→ **Given instruction**:
Extract every line below, verbatim.

→ **Records to process**:

_ _ _

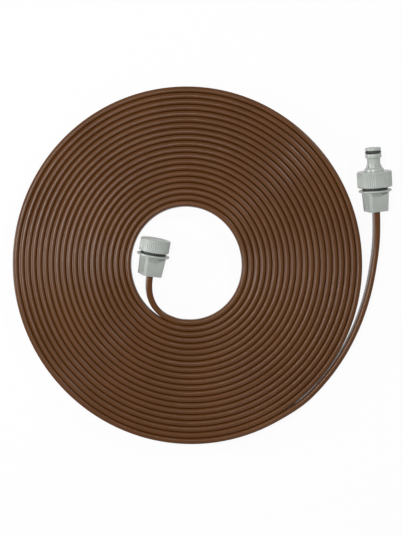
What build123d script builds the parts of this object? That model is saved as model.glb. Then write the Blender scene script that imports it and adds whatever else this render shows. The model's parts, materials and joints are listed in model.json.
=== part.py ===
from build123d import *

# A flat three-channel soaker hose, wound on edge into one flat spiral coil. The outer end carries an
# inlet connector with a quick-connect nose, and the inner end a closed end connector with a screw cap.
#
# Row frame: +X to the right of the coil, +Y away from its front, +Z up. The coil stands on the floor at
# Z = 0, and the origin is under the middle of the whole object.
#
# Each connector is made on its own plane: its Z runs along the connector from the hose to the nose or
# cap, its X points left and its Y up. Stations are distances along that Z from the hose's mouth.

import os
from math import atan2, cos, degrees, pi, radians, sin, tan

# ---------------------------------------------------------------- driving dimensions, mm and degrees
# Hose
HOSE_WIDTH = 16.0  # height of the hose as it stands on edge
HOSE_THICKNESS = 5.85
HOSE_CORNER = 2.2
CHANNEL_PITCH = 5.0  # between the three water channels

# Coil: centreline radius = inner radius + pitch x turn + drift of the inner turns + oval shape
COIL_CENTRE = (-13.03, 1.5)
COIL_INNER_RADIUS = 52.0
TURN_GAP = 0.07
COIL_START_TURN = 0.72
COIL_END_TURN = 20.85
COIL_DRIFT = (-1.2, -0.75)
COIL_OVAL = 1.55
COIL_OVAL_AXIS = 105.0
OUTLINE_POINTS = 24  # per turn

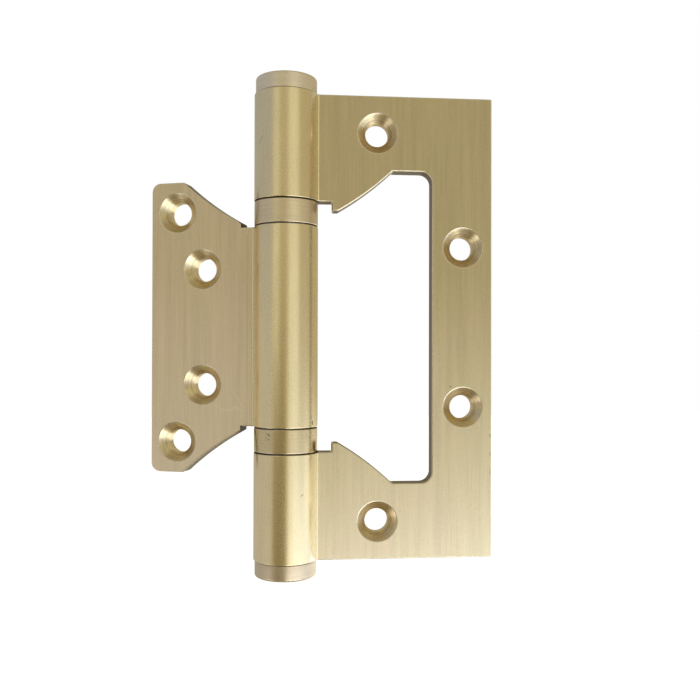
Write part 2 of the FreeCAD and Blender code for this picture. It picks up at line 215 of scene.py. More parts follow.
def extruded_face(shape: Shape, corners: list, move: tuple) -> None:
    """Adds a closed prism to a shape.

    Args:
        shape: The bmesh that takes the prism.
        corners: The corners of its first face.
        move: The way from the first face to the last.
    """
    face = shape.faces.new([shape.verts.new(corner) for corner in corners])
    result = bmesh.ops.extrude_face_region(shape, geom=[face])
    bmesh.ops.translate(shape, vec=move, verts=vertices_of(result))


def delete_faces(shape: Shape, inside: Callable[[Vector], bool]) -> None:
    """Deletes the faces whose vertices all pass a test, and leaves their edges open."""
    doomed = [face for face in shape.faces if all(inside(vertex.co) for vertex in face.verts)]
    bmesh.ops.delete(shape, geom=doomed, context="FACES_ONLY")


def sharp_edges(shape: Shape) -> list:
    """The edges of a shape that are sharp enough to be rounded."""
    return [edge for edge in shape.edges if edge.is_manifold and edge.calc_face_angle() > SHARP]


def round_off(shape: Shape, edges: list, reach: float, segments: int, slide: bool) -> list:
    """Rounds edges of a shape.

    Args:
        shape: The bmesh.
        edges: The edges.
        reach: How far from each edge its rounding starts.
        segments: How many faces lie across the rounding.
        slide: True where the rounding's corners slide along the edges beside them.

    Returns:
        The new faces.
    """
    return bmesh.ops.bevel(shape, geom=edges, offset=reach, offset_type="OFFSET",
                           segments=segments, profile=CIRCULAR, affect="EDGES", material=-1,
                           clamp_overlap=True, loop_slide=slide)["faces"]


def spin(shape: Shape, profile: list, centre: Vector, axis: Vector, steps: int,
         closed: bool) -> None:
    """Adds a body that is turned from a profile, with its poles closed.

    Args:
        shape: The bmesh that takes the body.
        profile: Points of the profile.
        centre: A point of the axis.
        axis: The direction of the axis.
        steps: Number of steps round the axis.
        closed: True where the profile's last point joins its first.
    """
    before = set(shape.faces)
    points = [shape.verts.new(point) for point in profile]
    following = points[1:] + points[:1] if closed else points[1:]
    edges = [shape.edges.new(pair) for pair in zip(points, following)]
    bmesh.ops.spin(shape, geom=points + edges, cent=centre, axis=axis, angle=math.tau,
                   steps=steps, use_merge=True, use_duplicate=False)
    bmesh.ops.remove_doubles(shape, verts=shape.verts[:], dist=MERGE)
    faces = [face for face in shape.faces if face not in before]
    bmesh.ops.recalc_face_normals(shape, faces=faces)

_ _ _

→ **Right answer**:
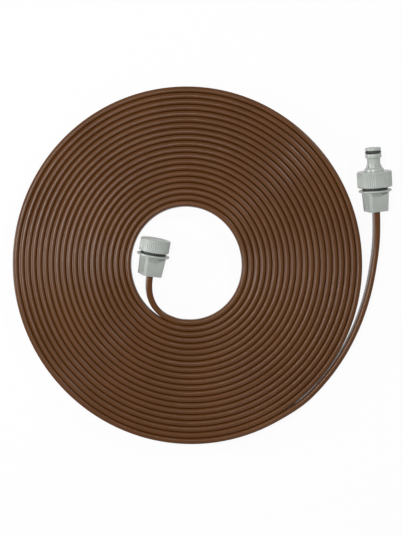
What build123d script builds the parts of this object? That model is saved as model.glb. Then write the Blender scene script that imports it and adds whatever else this render shows. The model's parts, materials and joints are listed in model.json.
=== part.py ===
from build123d import *

# A flat three-channel soaker hose, wound on edge into one flat spiral coil. The outer end carries an
# inlet connector with a quick-connect nose, and the inner end a closed end connector with a screw cap.
#
# Row frame: +X to the right of the coil, +Y away from its front, +Z up. The coil stands on the floor at
# Z = 0, and the origin is under the middle of the whole object.
#
# Each connector is made on its own plane: its Z runs along the connector from the hose to the nose or
# cap, its X points left and its Y up. Stations are distances along that Z from the hose's mouth.

import os
from math import atan2, cos, degrees, pi, radians, sin, tan

# ---------------------------------------------------------------- driving dimensions, mm and degrees
# Hose
HOSE_WIDTH = 16.0  # height of the hose as it stands on edge
HOSE_THICKNESS = 5.85
HOSE_CORNER = 2.2
CHANNEL_PITCH = 5.0  # between the three water channels

# Coil: centreline radius = inner radius + pitch x turn + drift of the inner turns + oval shape
COIL_CENTRE = (-13.03, 1.5)
COIL_INNER_RADIUS = 52.0
TURN_GAP = 0.07
COIL_START_TURN = 0.72
COIL_END_TURN = 20.85
COIL_DRIFT = (-1.2, -0.75)
COIL_OVAL = 1.55
COIL_OVAL_AXIS = 105.0
OUTLINE_POINTS = 24  # per turn

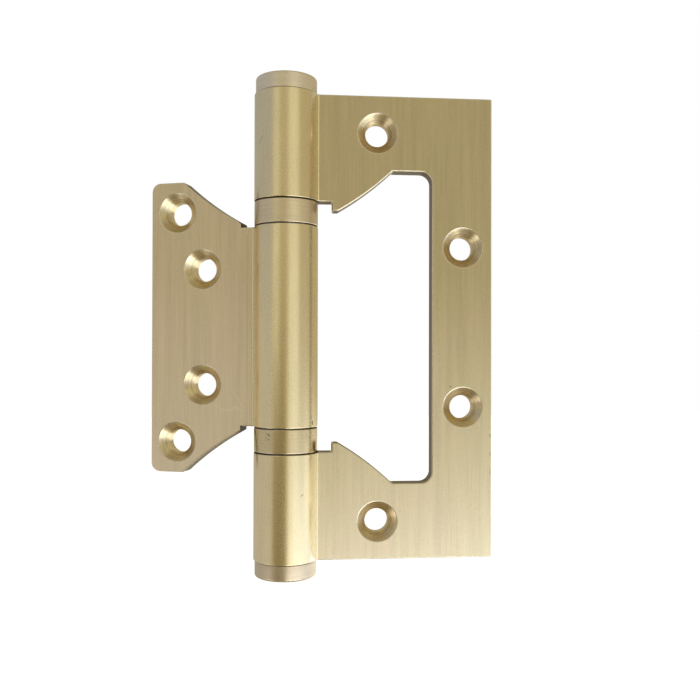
Write part 2 of the FreeCAD and Blender code for this picture. It picks up at line 215 of scene.py. More parts follow.
def extruded_face(shape: Shape, corners: list, move: tuple) -> None:
    """Adds a closed prism to a shape.

    Args:
        shape: The bmesh that takes the prism.
        corners: The corners of its first face.
        move: The way from the first face to the last.
    """
    face = shape.faces.new([shape.verts.new(corner) for corner in corners])
    result = bmesh.ops.extrude_face_region(shape, geom=[face])
    bmesh.ops.translate(shape, vec=move, verts=vertices_of(result))


def delete_faces(shape: Shape, inside: Callable[[Vector], bool]) -> None:
    """Deletes the faces whose vertices all pass a test, and leaves their edges open."""
    doomed = [face for face in shape.faces if all(inside(vertex.co) for vertex in face.verts)]
    bmesh.ops.delete(shape, geom=doomed, context="FACES_ONLY")


def sharp_edges(shape: Shape) -> list:
    """The edges of a shape that are sharp enough to be rounded."""
    return [edge for edge in shape.edges if edge.is_manifold and edge.calc_face_angle() > SHARP]


def round_off(shape: Shape, edges: list, reach: float, segments: int, slide: bool) -> list:
    """Rounds edges of a shape.

    Args:
        shape: The bmesh.
        edges: The edges.
        reach: How far from each edge its rounding starts.
        segments: How many faces lie across the rounding.
        slide: True where the rounding's corners slide along the edges beside them.

    Returns:
        The new faces.
    """
    return bmesh.ops.bevel(shape, geom=edges, offset=reach, offset_type="OFFSET",
                           segments=segments, profile=CIRCULAR, affect="EDGES", material=-1,
                           clamp_overlap=True, loop_slide=slide)["faces"]


def spin(shape: Shape, profile: list, centre: Vector, axis: Vector, steps: int,
         closed: bool) -> None:
    """Adds a body that is turned from a profile, with its poles closed.

    Args:
        shape: The bmesh that takes the body.
        profile: Points of the profile.
        centre: A point of the axis.
        axis: The direction of the axis.
        steps: Number of steps round the axis.
        closed: True where the profile's last point joins its first.
    """
    before = set(shape.faces)
    points = [shape.verts.new(point) for point in profile]
    following = points[1:] + points[:1] if closed else points[1:]
    edges = [shape.edges.new(pair) for pair in zip(points, following)]
    bmesh.ops.spin(shape, geom=points + edges, cent=centre, axis=axis, angle=math.tau,
                   steps=steps, use_merge=True, use_duplicate=False)
    bmesh.ops.remove_doubles(shape, verts=shape.verts[:], dist=MERGE)
    faces = [face for face in shape.faces if face not in before]
    bmesh.ops.recalc_face_normals(shape, faces=faces)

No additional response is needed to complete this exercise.